The island would sustain a continued barrage of air attacks by US forces over the following years of Japanese occupation. During this time, the Japanese constantly built and rebuilt embattlements to defend against the US attacks. After a successful American air raid on October 5, 1943, Japanese Admiral Sakaibara ordered the execution of all of the 98 captured Americans who remained on the island. They were taken to the northern end of the island, blindfolded, and executed. One prisoner escaped, carving the message “98 US PW 5-10-43” on a large coral rock near where the victims had been hastily buried in a mass grave. This unknown American was soon recaptured and beheaded.

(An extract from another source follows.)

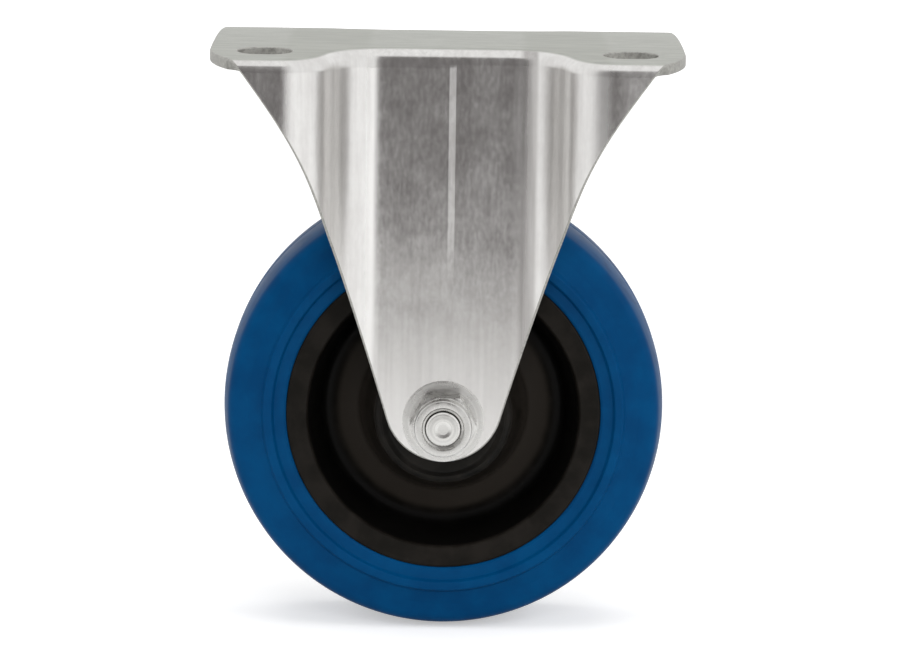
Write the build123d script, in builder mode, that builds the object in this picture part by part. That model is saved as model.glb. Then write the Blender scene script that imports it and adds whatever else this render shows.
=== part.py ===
"""A fixed castor: a pressed steel bracket with a slotted top plate, and a wheel
with an elastic tyre that runs on two ball bearings around a bolted axle.

The origin is the centre of the top plate's mounting face, +Z points up, the
wheel rolls along X and its axle lies along Y. The nut is on the front, -Y.
"""

import os
from math import asin, atan2, cos, degrees, radians, sin, tan

from build123d import *

# Bracket: top plate
plate_length = 105
plate_width = 85
sheet = 2.5
corner_radius = 12
slot_pitch_x = 80
slot_pitch_y = 60
slot_length = 12
slot_width = 9

# Bracket: legs, seen from above
leg_gap = 47
panel_width = 31
flute_run = 19.5
bend_radius = 3.4

# Bracket: legs, seen from the side
axle_drop = 83.8
foot_radius = 13.2
foot_rise = 4
leg_taper = 17
taper_height = 45
flare_radius = 96
root_radius = 6

# Tyre
wheel_diameter = 100
tread_land = 6
tread_width = 26
crown_radius = 46
shoulder_radius = 3.5
flank_lean = 8
flank_width = 33
ridge_width = 35
ridge_radius = 39.6
ridge_reach = 1.1

# Wheel core
rim_width = 32.4
rim_radius = 35.4
rim_wall = 4.9
rim_draft = 3.2
key_depth = 1.8
key_width = 17
web_edge_thickness = 6.4
web_hub_thickness = 13.2
web_fillet = 2
hub_radius = 15.7
hub_draft = 3.4
hub_width = 34.6
hub_bore_radius = 12

# Ball bearings
bearing_bore = 12
bearing_diameter = 28
bearing_width = 8
bearing_pitch = 20
ball_diameter = 4.76
ball_count = 8
race_step = 3.3
cage_thickness = 1.2
cage_width = 5.8
shield_thickness = 0.5
shield_recess = 0.9
shield_step = 0.6

# Dust caps
cap_width = 4.3
cap_wall = 1.2
cap_cone = 2.6
cap_plug = 0.9

# Axle bolt and nut
bolt_diameter = 8
bolt_overhang = 0.6
hex_width = 13
head_height = 5.3
nut_height = 9.5
nut_flange_diameter = 17.9
nut_flange_rim = 1.2
nut_flange_cone = 1.3
nut_collar_radius = 6.2
nut_collar_height = 2.6
nut_lip_height = 0.5
nut_lip_radius = 4.6
insert_radius = 5.3
insert_height = 1.6

# Sleeves around the axle
bush_radius = 8.2
spacer_radius = 8

# Clearances and broken edges
fit_gap = 0.05
ball_gap = 0.1
pocket_gap = 0.15
hole_gap = 0.2
cap_gap = 0.5
edge_break = 0.5

# Radii, and distances from the wheel's middle, that follow from the sizes
leg_inside = leg_gap / 2
leg_outside = leg_inside + sheet
hub_face = hub_width / 2
cap_face = hub_face + cap_width
bearing_face = hub_face - cap_plug
bearing_back = bearing_face - bearing_width
bearing_middle = (bearing_face + bearing_back) / 2
bearing_radius = bearing_diameter / 2
bore_radius = bearing_bore / 2
pitch_radius = bearing_pitch / 2
inner_race = pitch_radius - race_step / 2
outer_race = pitch_radius + race_step / 2
bolt_radius = bolt_diameter / 2
nut_face = leg_outside + nut_height
collar_base = nut_face - nut_collar_height
head_face = leg_outside + head_height

axle_centre = (0, 0, -axle_drop)
axle = Axis(axle_centre, (0, 1, 0))
wheel_middle = Plane(origin=axle_centre, x_dir=(1, 0, 0), z_dir=(0, -1, 0))
sides = {"front": -1, "back": 1}

os.makedirs("parts", exist_ok=True)


def export_piece(piece: Part, name: str) -> None:
    """Label a finished piece and write it as a STEP file.

    Args:
        piece: The finished solid or group of solids.
        name: The name of the piece and of its file.
    """
    piece.label = name
    export_step(piece, f"parts/{name}.step")


def half_section(side: int) -> Plane:
    """Return the plane in which a turned piece is drawn.

    Args:
        side: -1 for the front half of the axle, 1 for the back half.

    Returns:
        A plane on the axle: its x runs outward along the axle, its y is the radius.
    """
    return Plane(origin=axle_centre, x_dir=(0, side, 0), z_dir=(side, 0, 0))


def ring_section(inside: float, outside: float, near: float, far: float) -> None:
    """Draw a ring's rectangular section in the current sketch.

    Args:
        inside: Inner radius.
        outside: Outer radius.
        near: Place of one end face along the axle.
        far: Place of the other end face along the axle.
    """
    with Locations(((near + far) / 2, (inside + outside) / 2)):
        Rectangle(far - near, outside - inside)


def bend_plan(inset: float) -> Sketch:
    """Draw the closed plan of the bent sheet.

    The long sides run straight past the plate's ends, and sweep in through an
    S-shaped flute to the flat panel of each leg.

    Args:
        inset: Distance inside the sheet's outer face.

    Returns:
        The plan as one face.
    """
    flute_rise = plate_width / 2 - leg_outside
    turn = 2 * degrees(atan2(flute_rise, flute_run))
    flute_radius = flute_run / (2 * sin(radians(turn)))
    with BuildSketch() as plan:
        with BuildLine():
            panel = Line((0, leg_outside - inset), (panel_width / 2, leg_outside - inset))
            inner = JernArc(panel @ 1, (1, 0), flute_radius + inset, turn)
            outer = JernArc(inner @ 1, inner % 1, flute_radius - inset, -turn)
            edge = Line(outer @ 1, (plate_length, plate_width / 2 - inset))
            Line(edge @ 1, (plate_length, 0))
            mirror(about=Plane.YZ)
            mirror(about=Plane.XZ)
        make_face()
    return plan.sketch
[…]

The US would go on to blockade the island, keeping crucial supplies from the Japanese forces. There is a story told of a starving Korean man who was discovered floating on a raft by the American blockade. The Japanese were known for using Koreans as slave labor and many such slaves resided on the occupied island. When questioned upon his arrival at the blockade, the man announced that the island had been cleared of all rats, and that once that food supply was gone, the Japanese had turned to eating the Koreans.
On September 4, 1945, a severely malnourished and defeated Japanese garrison surrendered to a detachment of United States Marines. The battle for Wake island had finally come to an end. Sakaibara was later tried for war crimes and executed on June 18, 1947 on Guam.The remains of the murdered civilians were exhumed and reburied at the National Memorial Cemetery of the Pacific in section G.